Look at the French people, too. Three times in the last sixty years has God delivered them from evil rulers, and given them a chance of freedom; and three times have they fallen back into fresh slavery. And why? Because they will not be righteous; because they will be proud, boastful, lustful, godless, cruel, making a lie and loving it. God help them! We are not here to judge them, but to take warning ourselves. Now there is no use in boasting of our English freedom, unless we have free and righteous hearts in us; for it is not constitutions, and parliaments, and charters which make a nation free; they are only the shell, the outside of freedom. True freedom is of the heart and spirit, and comes down from above, from the Spirit of God; for where the Spirit of God is, there is liberty, and there only. Oh, every one of you! high and low, rich and poor, pray and struggle to get your own hearts free; free from the sins which beset us Englishmen in these days; free from pride, prejudice, and envy; free from selfishness and covetousness; free from unchastity and drunkenness; free from the conceit that England is safe, while all the rest of the world is shaking. Be sure that the spirit of freedom, like every other good and perfect gift, is from above, and comes down from God, the Father of lights; and that to keep that spirit with us, we must keep ourselves worthy of it, and not expect to remain free if we indulge ourselves in mean and slavish sins.
So the Jews got the king they wanted—a king to look at and be proud of. Saul was, we read, a head taller than all the rest of the people, and very handsome to look at. And he was brave enough, too, in mere fighting, when he was awakened and stirred up to act now and then; but there was no wisdom in him; no real trust in God in him. He took God for an idol, like the heathens’ false gods, which had to be pleased and kept in good humour by the smell of burnt sacrifices; and not for a living, righteous Person, who had to be obeyed.

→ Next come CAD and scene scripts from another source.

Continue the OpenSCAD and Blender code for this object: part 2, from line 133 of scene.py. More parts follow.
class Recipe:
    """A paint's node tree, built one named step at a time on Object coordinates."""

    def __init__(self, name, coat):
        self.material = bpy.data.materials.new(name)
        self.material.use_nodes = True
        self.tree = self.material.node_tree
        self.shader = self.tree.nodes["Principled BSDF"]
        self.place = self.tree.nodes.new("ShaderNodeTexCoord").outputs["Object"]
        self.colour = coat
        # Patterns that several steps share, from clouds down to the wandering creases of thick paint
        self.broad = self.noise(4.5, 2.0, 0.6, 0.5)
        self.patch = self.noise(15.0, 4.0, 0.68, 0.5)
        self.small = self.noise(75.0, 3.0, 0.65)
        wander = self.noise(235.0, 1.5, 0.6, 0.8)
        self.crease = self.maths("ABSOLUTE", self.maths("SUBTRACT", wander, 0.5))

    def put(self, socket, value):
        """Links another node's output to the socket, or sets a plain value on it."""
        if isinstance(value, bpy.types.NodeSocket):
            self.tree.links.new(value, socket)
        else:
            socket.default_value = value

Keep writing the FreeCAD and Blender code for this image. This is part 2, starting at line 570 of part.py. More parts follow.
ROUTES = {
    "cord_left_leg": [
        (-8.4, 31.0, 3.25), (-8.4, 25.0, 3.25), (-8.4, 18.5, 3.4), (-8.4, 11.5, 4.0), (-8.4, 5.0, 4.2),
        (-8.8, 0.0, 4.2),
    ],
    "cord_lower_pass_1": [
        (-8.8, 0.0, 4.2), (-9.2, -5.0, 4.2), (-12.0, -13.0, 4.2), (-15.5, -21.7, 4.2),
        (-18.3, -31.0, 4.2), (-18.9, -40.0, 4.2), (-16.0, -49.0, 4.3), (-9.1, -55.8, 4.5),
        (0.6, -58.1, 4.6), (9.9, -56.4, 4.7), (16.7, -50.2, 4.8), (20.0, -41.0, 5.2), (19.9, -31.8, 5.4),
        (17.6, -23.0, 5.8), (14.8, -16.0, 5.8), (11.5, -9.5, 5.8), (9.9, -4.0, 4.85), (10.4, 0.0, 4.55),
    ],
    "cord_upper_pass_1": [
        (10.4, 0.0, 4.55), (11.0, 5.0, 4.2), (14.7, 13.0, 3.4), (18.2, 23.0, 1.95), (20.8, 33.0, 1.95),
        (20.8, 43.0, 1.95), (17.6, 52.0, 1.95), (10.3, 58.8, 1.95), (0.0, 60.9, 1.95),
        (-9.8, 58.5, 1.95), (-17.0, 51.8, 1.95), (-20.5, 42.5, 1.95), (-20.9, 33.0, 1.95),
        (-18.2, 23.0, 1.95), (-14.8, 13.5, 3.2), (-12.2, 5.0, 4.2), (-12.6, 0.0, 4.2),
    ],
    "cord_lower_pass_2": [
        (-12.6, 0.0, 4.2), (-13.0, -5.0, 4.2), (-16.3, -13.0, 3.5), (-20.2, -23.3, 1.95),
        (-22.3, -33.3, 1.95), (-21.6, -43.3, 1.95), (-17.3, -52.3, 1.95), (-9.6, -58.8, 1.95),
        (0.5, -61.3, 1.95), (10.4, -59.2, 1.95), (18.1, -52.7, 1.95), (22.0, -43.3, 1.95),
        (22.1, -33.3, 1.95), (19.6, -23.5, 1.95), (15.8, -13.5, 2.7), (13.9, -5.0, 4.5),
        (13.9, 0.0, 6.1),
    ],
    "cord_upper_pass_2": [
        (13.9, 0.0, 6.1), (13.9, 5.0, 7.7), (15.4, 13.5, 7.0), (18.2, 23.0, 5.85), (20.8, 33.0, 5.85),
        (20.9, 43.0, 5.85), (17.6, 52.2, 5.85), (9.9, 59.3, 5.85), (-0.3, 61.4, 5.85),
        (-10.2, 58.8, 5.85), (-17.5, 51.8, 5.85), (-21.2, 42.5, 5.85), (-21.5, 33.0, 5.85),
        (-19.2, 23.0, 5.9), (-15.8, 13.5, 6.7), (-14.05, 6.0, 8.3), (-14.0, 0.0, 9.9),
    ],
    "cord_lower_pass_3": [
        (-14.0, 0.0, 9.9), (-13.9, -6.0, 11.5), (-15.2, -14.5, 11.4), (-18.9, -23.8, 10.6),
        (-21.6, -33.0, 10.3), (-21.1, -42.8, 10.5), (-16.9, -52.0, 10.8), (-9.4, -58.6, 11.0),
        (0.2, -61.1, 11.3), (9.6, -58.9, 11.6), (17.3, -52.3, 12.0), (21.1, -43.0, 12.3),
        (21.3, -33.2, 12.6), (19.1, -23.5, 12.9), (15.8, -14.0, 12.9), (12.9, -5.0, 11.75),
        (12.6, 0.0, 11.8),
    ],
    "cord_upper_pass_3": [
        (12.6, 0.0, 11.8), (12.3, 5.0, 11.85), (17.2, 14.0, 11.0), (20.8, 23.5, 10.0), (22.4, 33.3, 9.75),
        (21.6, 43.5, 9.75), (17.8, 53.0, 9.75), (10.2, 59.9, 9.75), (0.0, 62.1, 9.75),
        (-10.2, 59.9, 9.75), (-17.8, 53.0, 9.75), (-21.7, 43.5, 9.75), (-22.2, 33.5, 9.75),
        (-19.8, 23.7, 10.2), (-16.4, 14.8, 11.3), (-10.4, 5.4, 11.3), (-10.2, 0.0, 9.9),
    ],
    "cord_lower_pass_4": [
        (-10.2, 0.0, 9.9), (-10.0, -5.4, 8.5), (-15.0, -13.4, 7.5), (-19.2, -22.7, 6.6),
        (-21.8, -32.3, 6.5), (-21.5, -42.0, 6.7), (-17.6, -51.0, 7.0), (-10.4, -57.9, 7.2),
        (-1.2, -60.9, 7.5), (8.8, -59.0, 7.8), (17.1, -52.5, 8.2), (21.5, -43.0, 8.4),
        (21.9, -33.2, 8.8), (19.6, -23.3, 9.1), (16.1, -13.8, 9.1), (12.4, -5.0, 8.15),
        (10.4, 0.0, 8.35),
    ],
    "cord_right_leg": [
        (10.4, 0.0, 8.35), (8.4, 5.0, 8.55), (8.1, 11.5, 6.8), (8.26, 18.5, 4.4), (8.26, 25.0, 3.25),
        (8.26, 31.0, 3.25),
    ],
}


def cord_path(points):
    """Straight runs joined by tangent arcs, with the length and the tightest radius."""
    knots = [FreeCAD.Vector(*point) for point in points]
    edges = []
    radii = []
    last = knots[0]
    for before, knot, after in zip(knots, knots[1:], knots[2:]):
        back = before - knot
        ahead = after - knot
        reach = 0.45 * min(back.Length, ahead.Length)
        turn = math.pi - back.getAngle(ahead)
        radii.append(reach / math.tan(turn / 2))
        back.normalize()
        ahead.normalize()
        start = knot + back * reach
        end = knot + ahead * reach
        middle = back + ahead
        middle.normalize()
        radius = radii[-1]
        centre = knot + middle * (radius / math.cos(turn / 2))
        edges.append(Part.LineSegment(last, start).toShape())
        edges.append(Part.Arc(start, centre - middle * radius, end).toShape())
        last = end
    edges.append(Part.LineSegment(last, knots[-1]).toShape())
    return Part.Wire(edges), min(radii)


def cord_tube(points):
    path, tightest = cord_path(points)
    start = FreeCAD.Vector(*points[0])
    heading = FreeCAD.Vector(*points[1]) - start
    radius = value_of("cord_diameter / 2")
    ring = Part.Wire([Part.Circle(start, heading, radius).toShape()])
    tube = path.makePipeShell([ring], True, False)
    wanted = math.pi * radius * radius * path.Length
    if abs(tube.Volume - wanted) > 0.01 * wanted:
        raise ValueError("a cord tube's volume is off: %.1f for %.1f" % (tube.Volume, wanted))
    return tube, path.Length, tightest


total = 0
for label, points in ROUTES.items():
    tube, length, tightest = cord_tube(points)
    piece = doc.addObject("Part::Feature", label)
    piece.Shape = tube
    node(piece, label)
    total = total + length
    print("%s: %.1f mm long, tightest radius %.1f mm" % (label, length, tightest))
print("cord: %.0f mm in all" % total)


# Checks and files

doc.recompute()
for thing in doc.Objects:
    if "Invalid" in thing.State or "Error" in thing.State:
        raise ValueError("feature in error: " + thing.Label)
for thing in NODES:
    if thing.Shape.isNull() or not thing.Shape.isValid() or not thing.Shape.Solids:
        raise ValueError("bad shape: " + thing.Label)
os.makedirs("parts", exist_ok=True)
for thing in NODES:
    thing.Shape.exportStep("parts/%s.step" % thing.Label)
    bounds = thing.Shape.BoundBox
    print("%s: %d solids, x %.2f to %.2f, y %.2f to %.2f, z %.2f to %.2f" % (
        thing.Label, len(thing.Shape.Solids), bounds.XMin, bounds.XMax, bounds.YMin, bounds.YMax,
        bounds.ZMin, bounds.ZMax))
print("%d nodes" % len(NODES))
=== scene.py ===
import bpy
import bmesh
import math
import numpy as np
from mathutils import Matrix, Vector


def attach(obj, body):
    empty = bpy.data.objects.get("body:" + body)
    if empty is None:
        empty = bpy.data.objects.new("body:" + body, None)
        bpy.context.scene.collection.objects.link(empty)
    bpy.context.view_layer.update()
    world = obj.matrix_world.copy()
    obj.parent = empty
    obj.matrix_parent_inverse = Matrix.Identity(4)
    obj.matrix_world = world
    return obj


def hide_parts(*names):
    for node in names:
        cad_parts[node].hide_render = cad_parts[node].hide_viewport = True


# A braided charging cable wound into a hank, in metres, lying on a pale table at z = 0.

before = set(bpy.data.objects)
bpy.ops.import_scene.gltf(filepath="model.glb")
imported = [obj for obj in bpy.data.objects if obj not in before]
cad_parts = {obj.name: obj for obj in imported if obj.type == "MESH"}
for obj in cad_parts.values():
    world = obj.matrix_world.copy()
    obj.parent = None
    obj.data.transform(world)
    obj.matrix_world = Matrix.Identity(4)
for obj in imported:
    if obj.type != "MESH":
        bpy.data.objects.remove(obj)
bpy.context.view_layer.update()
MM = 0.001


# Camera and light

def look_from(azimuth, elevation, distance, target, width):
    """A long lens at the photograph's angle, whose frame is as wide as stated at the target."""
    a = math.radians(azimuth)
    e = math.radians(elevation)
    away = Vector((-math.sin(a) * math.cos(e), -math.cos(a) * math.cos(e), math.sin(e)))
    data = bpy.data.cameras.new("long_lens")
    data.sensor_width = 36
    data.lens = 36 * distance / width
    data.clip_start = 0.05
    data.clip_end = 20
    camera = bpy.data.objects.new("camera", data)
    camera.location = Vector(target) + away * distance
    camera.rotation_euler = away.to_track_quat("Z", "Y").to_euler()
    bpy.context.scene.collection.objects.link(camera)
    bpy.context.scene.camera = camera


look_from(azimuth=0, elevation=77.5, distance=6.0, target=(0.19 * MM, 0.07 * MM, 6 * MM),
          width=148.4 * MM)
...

We read of Saul’s misconduct in these respects, in the thirteenth and fifteenth chapters of the First Book of Samuel. That was only the beginning of his wickedness. The worst points in his character, as I shall show in my next sermon, came out afterwards. But still, his disobedience was enough to make God cast him off, and leave him to go his own way to ruin.
But God was not going to cast off His people whom He loved. He deals not with mankind after their sins, neither rewards them according to their iniquities; and so he chose out for them a king after His own heart—a true king of God’s making, not a mere sham one of man’s making. You may think it strange why God should have given them a second king; why, as soon as Saul died, He did not let them return back to their old freedom. But that is not God’s way. He brings good out of evil in His great mercy. But it is always by strange winding paths. His ways are not as our ways. First, God gives man what is perfectly proper for him at that time; sets man in his right place; and then when man falls from that, God brings him, not back to the place from which he fell, but on forward into something far higher and better than what he fell from. He put Adam into Paradise. Adam fell from it, and God made use of the fall to bring him into a state far better than Paradise—into the kingdom of God—into everlasting life—into the likeness of Christ, the new Adam, who is a quickening, life-giving spirit, while the old Adam was, at best, only a living soul.